Posted By ohioriverrailway on 08/13/2008 9:51 AM

This is part of what I think will be a three-building lumberyard. The office/finishing mill will be in two Pola buildings that have been bashed together. (Pictures to follow.)

This is the storage shed.










And if I get really ambitious, probably during the winter, I'm going to try to cobble together a saw shed as has been displayed on the saw mill post here.

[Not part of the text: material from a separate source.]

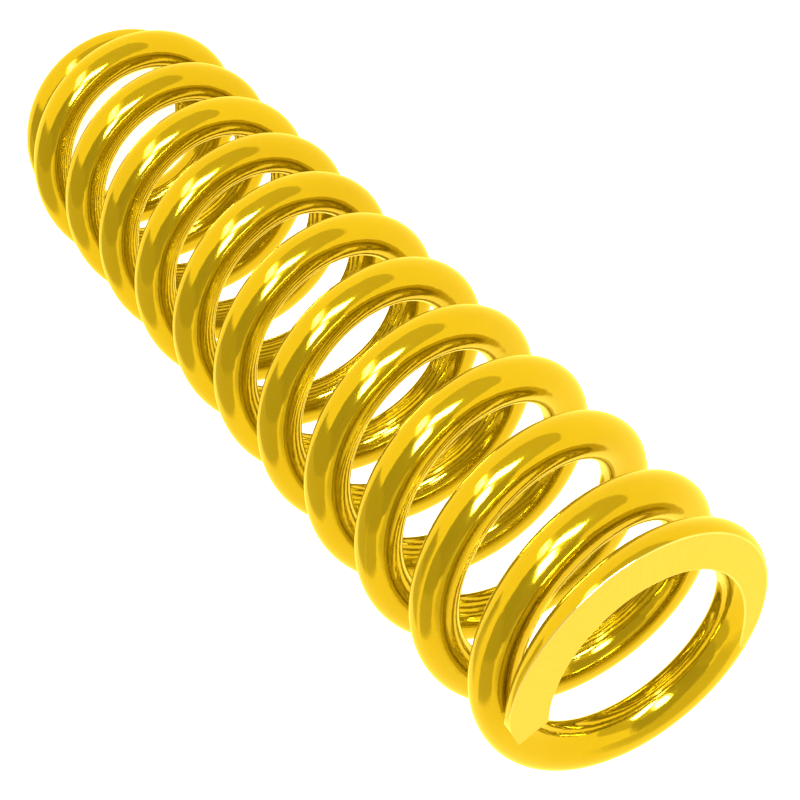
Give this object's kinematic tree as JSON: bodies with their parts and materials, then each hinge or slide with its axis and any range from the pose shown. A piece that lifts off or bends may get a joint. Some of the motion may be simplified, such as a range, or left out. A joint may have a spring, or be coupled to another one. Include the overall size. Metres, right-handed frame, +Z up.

_Very nice start_ to your mini-lumber business !


----------



## denray (Jan 5, 2008)

Rick 
A small planer shed would be a great fit, be sure to include a pile of sawdust and maybe a scrap pile, and maybe a pile of firewood for sale, your shed looks great 
Dennis


----------



## Guest (Aug 14, 2008)

Rick 
Great project! Because I was not going to go and build one but instead you inspired me.  
Toad


----------



## Matt Vogt (Jan 2, 2008)

Nice start, Rick! 
We'll be looking for updates! 

Matt


----------



## ohioriverrailway (Jan 2, 2008)

Thanks guys. Toad, I''ll give you a construction hint. Those stacks of lumber are mostly hollow. The timbers on the top and sides are 4 or 5" long, but the stuff on the inner parts of the pile are just nibs about a half-inch long. They're all glued together. Saves a lot of wood. All of that came from a discarded cutting board that made a whole bunch of trips through the table saw!!!


----------



## Richard Weatherby (Jan 3, 2008)

Well, someone else did the hollow thing. I found the easy way to make the short ends was to glue up a 5-6 inch solid with popsicle sticks (or other shapes), then cut off 1/2 inch ends, then do the sides and top.


----------



## Guest (Aug 14, 2008)

Rick, 
Not sure how to do the hollow thing but have a idea. /DesktopModules/NTForums/themes/mls/emoticons/blush.gif 
Toad


----------



## chaingun (Jan 4, 2008)

Very nice job Rick! I had not thought of a lumber yard but now I will have to put it on the "to do" list. 
Best, Ted 
Ted Johnson 
GYT&S RR 
(Grit Your Teeth & Spit RR) 
Bouse, AZ


----------



## Richard Smith (Jan 2, 2008)

Rick, 

That's going to be neat industry complex for your line. Great beginning! 

I made my lumber loads for my flatcars hollow also, Still plenty heavy but save a lot of lumber and a good way to use a lot of small odd pieces.


----------



## dana (Jan 7, 2008)

looks similar to the atlas lumber shed ho & oscale , http://www.trainweb.org/tylick/signdgindustry.html for signs to use for the shed


----------



## joe rusz (Jan 3, 2008)

Perfect! Compact and not too complex, yet purposeful.


----------



## kevrut (Jan 3, 2008)

Looks great! 

I deliver to lumber yards all of the time and never even thought of this. 

Kevin.


----------